» Dataset content
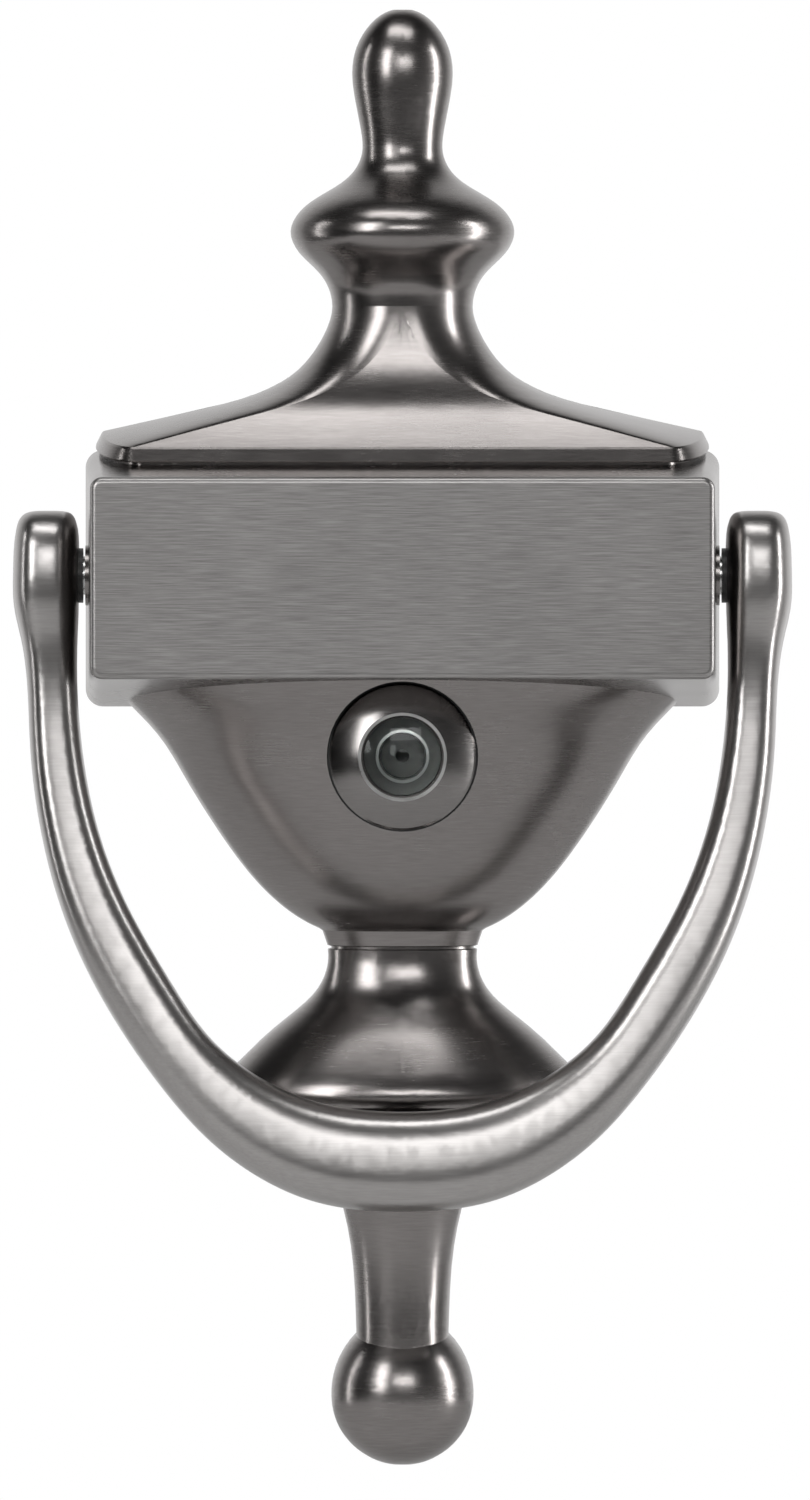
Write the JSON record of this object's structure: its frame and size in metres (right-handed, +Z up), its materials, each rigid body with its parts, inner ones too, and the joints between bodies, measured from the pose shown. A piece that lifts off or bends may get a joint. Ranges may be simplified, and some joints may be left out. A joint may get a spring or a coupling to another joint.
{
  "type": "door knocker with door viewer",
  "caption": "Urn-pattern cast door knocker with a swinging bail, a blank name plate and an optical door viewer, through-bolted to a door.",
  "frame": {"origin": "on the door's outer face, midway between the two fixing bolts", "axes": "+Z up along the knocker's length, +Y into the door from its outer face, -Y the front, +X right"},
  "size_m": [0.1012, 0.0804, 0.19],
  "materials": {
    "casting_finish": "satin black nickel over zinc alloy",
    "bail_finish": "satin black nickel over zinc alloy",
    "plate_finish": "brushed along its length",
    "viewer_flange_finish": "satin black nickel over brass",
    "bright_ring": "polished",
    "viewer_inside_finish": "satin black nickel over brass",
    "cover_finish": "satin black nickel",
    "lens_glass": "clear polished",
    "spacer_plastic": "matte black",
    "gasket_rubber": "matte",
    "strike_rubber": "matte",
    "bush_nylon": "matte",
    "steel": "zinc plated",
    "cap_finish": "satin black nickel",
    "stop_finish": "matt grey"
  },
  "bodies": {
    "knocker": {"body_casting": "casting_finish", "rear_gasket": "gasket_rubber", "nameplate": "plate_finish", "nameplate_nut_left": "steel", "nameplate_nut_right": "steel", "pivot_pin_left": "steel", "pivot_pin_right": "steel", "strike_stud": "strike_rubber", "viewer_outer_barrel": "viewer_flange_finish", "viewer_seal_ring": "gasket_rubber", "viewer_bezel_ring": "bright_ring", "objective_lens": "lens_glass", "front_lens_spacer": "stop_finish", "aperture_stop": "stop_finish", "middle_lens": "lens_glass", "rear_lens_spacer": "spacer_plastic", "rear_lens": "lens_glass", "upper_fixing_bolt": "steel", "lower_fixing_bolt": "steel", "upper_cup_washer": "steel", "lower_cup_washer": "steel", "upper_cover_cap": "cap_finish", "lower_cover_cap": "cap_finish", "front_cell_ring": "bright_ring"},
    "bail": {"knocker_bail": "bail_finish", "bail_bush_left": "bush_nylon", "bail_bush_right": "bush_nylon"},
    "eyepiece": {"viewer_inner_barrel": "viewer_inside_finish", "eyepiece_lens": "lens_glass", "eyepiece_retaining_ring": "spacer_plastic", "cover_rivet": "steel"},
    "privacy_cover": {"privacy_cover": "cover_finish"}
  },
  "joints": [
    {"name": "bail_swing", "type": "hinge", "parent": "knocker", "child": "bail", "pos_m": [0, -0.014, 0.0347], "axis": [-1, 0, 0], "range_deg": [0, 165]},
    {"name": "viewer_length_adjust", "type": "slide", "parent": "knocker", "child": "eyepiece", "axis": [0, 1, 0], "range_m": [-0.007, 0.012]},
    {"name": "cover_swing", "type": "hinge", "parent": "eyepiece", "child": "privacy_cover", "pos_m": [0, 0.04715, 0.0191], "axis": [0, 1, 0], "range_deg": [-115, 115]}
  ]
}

» What you are asked to do
Reproduce each line of the material above precisely.

» The result
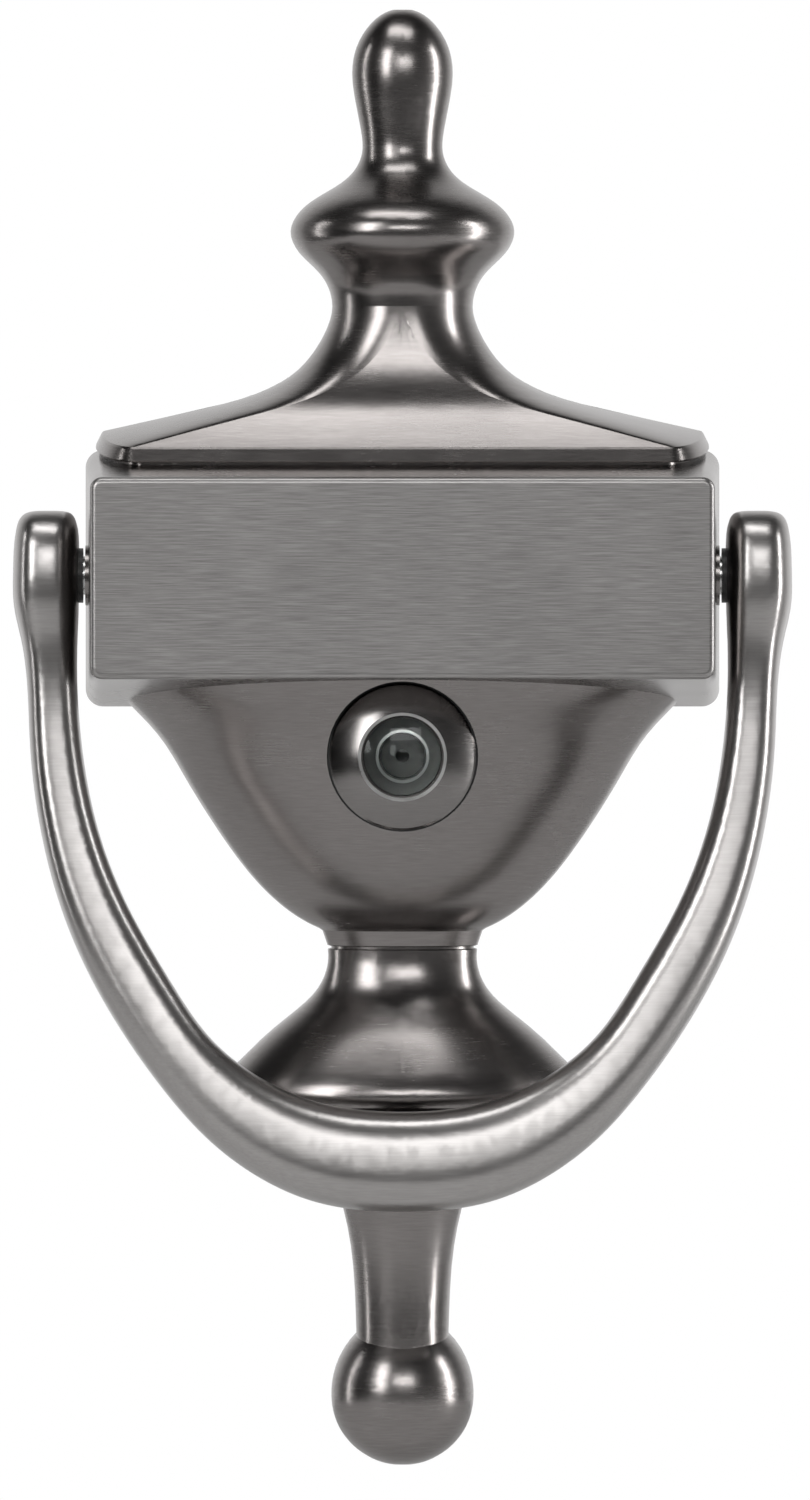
Write the JSON record of this object's structure: its frame and size in metres (right-handed, +Z up), its materials, each rigid body with its parts, inner ones too, and the joints between bodies, measured from the pose shown. A piece that lifts off or bends may get a joint. Ranges may be simplified, and some joints may be left out. A joint may get a spring or a coupling to another joint.
{
  "type": "door knocker with door viewer",
  "caption": "Urn-pattern cast door knocker with a swinging bail, a blank name plate and an optical door viewer, through-bolted to a door.",
  "frame": {"origin": "on the door's outer face, midway between the two fixing bolts", "axes": "+Z up along the knocker's length, +Y into the door from its outer face, -Y the front, +X right"},
  "size_m": [0.1012, 0.0804, 0.19],
  "materials": {
    "casting_finish": "satin black nickel over zinc alloy",
    "bail_finish": "satin black nickel over zinc alloy",
    "plate_finish": "brushed along its length",
    "viewer_flange_finish": "satin black nickel over brass",
    "bright_ring": "polished",
    "viewer_inside_finish": "satin black nickel over brass",
    "cover_finish": "satin black nickel",
    "lens_glass": "clear polished",
    "spacer_plastic": "matte black",
    "gasket_rubber": "matte",
    "strike_rubber": "matte",
    "bush_nylon": "matte",
    "steel": "zinc plated",
    "cap_finish": "satin black nickel",
    "stop_finish": "matt grey"
  },
  "bodies": {
    "knocker": {"body_casting": "casting_finish", "rear_gasket": "gasket_rubber", "nameplate": "plate_finish", "nameplate_nut_left": "steel", "nameplate_nut_right": "steel", "pivot_pin_left": "steel", "pivot_pin_right": "steel", "strike_stud": "strike_rubber", "viewer_outer_barrel": "viewer_flange_finish", "viewer_seal_ring": "gasket_rubber", "viewer_bezel_ring": "bright_ring", "objective_lens": "lens_glass", "front_lens_spacer": "stop_finish", "aperture_stop": "stop_finish", "middle_lens": "lens_glass", "rear_lens_spacer": "spacer_plastic", "rear_lens": "lens_glass", "upper_fixing_bolt": "steel", "lower_fixing_bolt": "steel", "upper_cup_washer": "steel", "lower_cup_washer": "steel", "upper_cover_cap": "cap_finish", "lower_cover_cap": "cap_finish", "front_cell_ring": "bright_ring"},
    "bail": {"knocker_bail": "bail_finish", "bail_bush_left": "bush_nylon", "bail_bush_right": "bush_nylon"},
    "eyepiece": {"viewer_inner_barrel": "viewer_inside_finish", "eyepiece_lens": "lens_glass", "eyepiece_retaining_ring": "spacer_plastic", "cover_rivet": "steel"},
    "privacy_cover": {"privacy_cover": "cover_finish"}
  },
  "joints": [
    {"name": "bail_swing", "type": "hinge", "parent": "knocker", "child": "bail", "pos_m": [0, -0.014, 0.0347], "axis": [-1, 0, 0], "range_deg": [0, 165]},
    {"name": "viewer_length_adjust", "type": "slide", "parent": "knocker", "child": "eyepiece", "axis": [0, 1, 0], "range_m": [-0.007, 0.012]},
    {"name": "cover_swing", "type": "hinge", "parent": "eyepiece", "child": "privacy_cover", "pos_m": [0, 0.04715, 0.0191], "axis": [0, 1, 0], "range_deg": [-115, 115]}
  ]
}